## WORK TO BE COMPLETED:
Repeat every line, exactly, from the very first through the one where "lower_tuck: float = -3.2" appears. Add nothing else.

## DATA LINES:

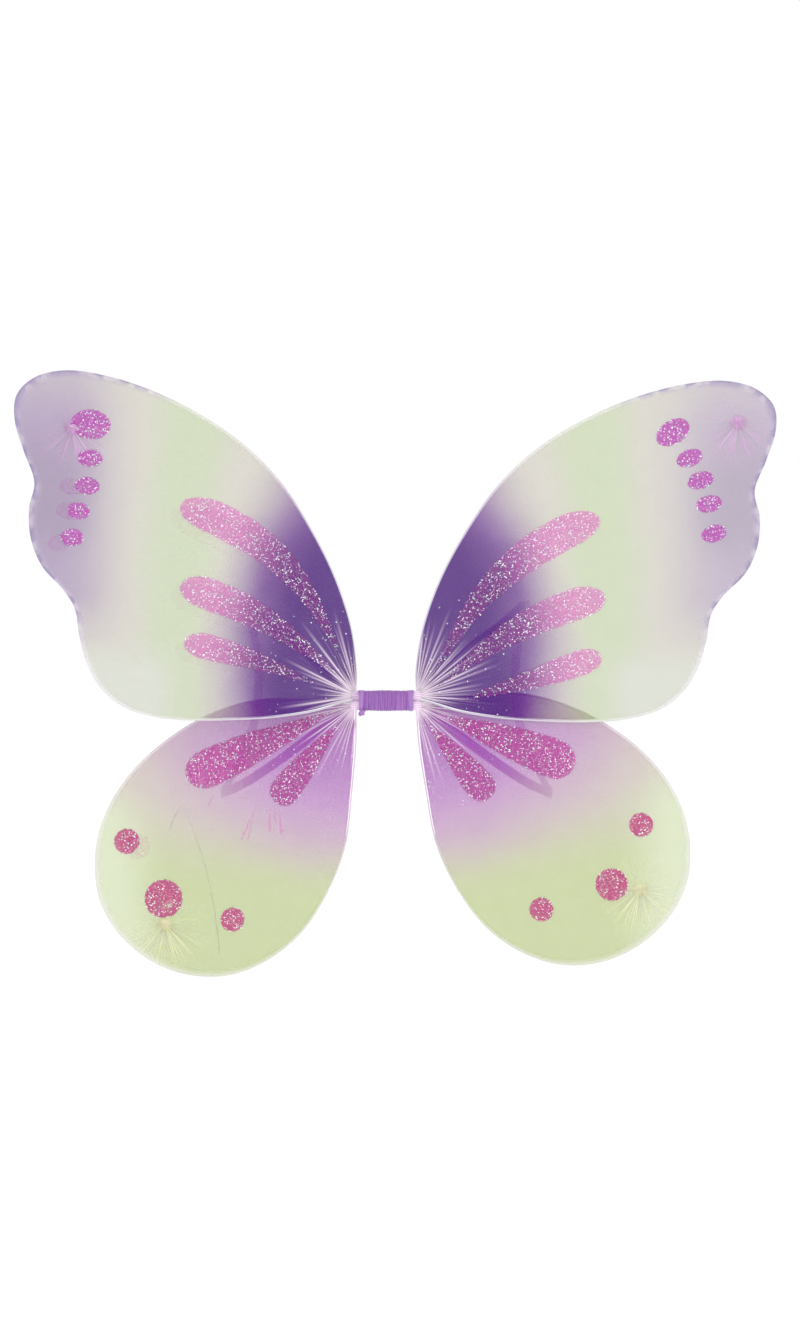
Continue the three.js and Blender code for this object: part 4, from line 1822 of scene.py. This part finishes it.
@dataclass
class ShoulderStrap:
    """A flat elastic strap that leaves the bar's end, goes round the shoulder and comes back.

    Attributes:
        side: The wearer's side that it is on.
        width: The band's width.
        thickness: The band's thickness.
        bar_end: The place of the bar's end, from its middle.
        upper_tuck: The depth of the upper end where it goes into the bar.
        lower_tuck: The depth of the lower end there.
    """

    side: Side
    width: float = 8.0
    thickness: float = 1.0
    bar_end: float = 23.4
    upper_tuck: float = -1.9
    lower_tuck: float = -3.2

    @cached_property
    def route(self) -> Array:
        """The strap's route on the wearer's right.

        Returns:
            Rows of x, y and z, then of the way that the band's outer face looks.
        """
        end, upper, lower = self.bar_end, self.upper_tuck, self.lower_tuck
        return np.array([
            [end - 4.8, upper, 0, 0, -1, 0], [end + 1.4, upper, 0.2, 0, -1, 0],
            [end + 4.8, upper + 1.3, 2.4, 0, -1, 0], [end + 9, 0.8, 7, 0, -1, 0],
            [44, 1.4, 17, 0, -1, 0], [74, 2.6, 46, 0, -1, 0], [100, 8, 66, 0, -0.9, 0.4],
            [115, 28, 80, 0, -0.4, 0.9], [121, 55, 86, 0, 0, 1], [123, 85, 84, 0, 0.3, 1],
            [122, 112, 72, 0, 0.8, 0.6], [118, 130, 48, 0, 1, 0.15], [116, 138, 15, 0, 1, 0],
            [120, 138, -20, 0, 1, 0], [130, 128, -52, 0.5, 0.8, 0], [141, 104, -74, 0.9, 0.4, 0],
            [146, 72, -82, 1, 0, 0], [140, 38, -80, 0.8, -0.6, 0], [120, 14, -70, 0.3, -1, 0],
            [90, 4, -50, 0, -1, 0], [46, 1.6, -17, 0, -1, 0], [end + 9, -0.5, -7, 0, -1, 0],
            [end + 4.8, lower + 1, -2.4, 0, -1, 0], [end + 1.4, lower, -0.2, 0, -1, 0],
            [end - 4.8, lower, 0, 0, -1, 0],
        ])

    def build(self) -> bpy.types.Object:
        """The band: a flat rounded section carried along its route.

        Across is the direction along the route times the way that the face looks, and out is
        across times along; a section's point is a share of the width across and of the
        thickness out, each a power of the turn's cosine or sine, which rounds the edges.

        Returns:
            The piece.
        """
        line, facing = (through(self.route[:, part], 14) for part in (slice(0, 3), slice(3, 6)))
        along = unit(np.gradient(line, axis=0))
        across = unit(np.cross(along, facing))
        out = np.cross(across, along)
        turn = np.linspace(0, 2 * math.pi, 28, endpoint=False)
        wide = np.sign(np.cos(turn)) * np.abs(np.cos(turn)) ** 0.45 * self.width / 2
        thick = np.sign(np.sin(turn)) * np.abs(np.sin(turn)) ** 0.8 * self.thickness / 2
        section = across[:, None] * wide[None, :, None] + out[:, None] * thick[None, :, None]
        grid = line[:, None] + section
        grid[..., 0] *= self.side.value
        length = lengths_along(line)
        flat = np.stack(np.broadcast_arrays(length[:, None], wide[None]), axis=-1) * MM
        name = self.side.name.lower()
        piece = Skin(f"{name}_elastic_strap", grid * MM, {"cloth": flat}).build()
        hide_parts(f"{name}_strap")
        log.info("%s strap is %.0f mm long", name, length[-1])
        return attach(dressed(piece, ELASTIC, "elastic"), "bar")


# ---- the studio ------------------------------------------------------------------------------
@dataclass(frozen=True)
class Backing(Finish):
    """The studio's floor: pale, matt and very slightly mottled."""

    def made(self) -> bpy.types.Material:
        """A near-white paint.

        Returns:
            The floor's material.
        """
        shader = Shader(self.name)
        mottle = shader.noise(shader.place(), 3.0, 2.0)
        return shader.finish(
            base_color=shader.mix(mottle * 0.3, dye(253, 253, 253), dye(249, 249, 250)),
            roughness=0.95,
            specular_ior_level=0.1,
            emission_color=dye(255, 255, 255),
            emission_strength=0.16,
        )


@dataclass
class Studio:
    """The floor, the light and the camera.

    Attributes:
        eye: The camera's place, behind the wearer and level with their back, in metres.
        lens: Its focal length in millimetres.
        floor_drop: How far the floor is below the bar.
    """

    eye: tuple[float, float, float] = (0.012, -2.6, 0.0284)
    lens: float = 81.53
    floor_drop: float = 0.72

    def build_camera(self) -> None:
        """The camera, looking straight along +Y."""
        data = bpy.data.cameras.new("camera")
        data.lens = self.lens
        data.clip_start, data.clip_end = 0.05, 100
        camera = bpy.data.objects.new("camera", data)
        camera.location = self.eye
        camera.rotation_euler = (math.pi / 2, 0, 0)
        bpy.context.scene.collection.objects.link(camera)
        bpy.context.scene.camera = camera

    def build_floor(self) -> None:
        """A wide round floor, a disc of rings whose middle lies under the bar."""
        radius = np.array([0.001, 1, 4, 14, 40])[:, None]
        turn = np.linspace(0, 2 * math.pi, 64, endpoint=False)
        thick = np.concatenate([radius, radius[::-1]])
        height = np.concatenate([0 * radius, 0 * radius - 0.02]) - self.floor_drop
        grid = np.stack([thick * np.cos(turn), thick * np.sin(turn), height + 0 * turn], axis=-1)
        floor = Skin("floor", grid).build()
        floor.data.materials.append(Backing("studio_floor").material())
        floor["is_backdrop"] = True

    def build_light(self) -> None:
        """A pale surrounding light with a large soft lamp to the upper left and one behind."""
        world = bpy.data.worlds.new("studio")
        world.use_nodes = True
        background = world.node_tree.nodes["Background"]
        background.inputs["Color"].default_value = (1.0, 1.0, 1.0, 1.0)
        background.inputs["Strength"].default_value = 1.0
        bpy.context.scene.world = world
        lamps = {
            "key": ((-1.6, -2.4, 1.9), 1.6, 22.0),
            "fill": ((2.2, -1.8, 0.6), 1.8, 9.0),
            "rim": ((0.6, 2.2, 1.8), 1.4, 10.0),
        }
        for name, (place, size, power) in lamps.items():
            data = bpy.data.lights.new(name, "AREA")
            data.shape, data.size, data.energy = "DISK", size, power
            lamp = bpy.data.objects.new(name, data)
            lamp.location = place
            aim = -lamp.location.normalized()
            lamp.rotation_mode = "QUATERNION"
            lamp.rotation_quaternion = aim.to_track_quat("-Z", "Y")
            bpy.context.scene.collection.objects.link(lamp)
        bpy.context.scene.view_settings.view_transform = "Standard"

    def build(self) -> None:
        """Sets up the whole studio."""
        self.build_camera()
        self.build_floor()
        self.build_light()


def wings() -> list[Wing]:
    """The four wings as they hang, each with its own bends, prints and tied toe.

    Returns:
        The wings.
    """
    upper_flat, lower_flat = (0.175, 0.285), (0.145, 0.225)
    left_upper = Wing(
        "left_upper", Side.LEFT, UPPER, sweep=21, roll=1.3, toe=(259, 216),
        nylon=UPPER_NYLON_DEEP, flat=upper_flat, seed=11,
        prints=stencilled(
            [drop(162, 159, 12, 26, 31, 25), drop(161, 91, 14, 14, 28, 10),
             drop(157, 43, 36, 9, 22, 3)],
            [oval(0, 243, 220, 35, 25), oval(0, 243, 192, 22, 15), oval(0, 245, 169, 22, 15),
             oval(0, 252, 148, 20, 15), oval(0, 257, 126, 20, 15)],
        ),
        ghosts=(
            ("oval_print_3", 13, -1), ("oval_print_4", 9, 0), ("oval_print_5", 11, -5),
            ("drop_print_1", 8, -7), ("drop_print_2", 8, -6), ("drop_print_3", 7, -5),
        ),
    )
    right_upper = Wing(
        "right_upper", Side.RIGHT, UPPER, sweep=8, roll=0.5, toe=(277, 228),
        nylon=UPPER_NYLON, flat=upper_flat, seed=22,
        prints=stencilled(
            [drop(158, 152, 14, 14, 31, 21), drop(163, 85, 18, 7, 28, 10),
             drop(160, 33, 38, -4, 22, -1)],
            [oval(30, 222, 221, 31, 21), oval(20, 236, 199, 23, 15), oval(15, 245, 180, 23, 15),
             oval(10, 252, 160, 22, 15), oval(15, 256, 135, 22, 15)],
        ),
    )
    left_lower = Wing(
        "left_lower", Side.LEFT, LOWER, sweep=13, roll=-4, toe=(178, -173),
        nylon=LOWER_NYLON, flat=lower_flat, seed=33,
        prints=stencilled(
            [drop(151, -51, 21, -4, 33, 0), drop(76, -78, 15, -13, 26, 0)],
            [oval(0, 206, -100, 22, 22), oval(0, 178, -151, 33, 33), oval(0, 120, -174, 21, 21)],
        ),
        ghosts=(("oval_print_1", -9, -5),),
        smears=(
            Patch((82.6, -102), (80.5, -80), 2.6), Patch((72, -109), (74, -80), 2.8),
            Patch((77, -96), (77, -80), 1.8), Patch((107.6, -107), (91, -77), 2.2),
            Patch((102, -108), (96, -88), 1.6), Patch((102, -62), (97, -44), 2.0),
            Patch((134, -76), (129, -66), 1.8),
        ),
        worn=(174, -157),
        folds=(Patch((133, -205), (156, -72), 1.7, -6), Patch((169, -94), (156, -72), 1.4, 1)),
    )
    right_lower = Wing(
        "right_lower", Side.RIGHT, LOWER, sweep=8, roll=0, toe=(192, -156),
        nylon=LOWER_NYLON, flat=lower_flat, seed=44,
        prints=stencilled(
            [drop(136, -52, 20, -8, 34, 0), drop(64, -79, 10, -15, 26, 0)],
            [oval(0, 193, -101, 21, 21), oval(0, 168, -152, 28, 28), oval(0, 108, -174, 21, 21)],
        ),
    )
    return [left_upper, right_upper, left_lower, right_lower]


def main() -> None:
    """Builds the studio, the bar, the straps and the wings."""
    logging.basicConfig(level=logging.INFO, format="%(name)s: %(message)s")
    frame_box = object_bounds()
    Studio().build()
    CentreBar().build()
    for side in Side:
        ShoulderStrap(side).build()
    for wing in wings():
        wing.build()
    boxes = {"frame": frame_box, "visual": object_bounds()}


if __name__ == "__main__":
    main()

## EXERCISE OUTPUT:
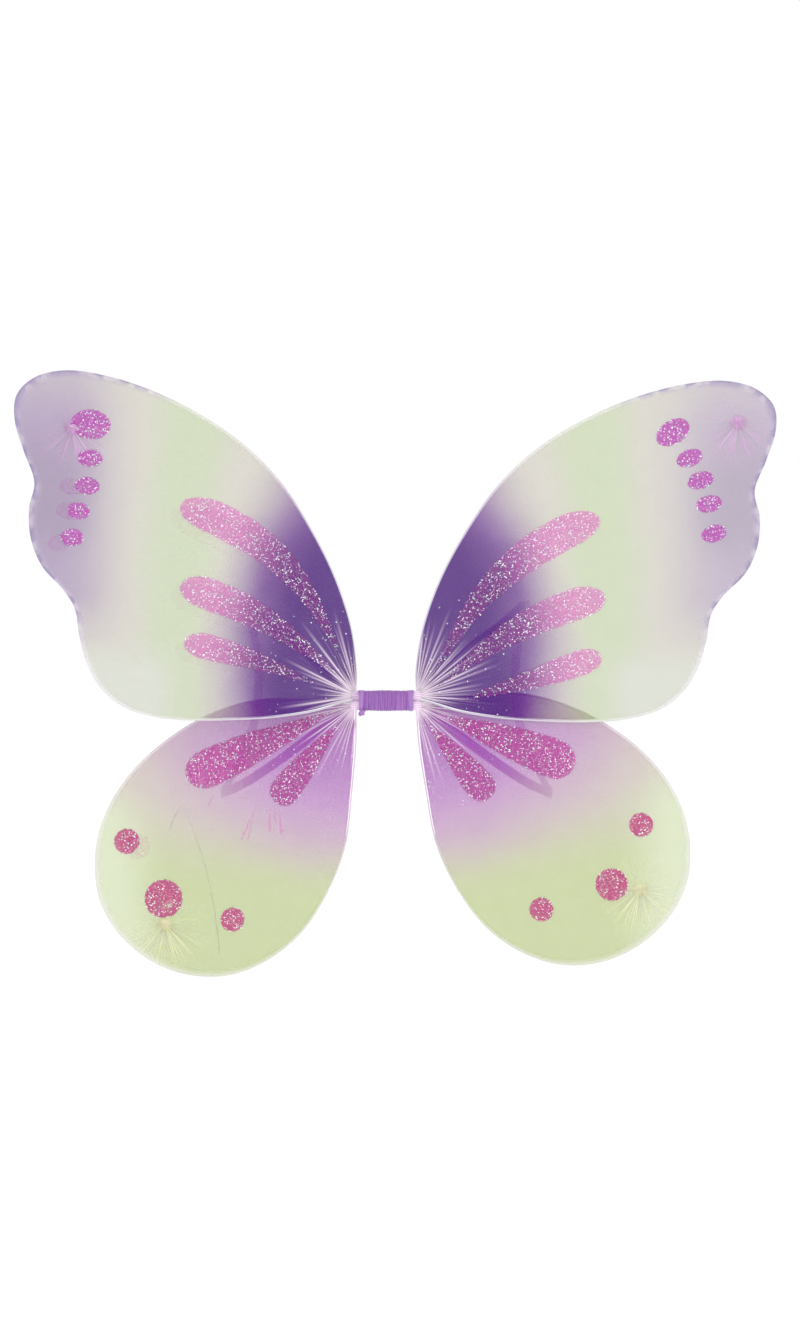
Continue the three.js and Blender code for this object: part 4, from line 1822 of scene.py. This part finishes it.
@dataclass
class ShoulderStrap:
    """A flat elastic strap that leaves the bar's end, goes round the shoulder and comes back.

    Attributes:
        side: The wearer's side that it is on.
        width: The band's width.
        thickness: The band's thickness.
        bar_end: The place of the bar's end, from its middle.
        upper_tuck: The depth of the upper end where it goes into the bar.
        lower_tuck: The depth of the lower end there.
    """

    side: Side
    width: float = 8.0
    thickness: float = 1.0
    bar_end: float = 23.4
    upper_tuck: float = -1.9
    lower_tuck: float = -3.2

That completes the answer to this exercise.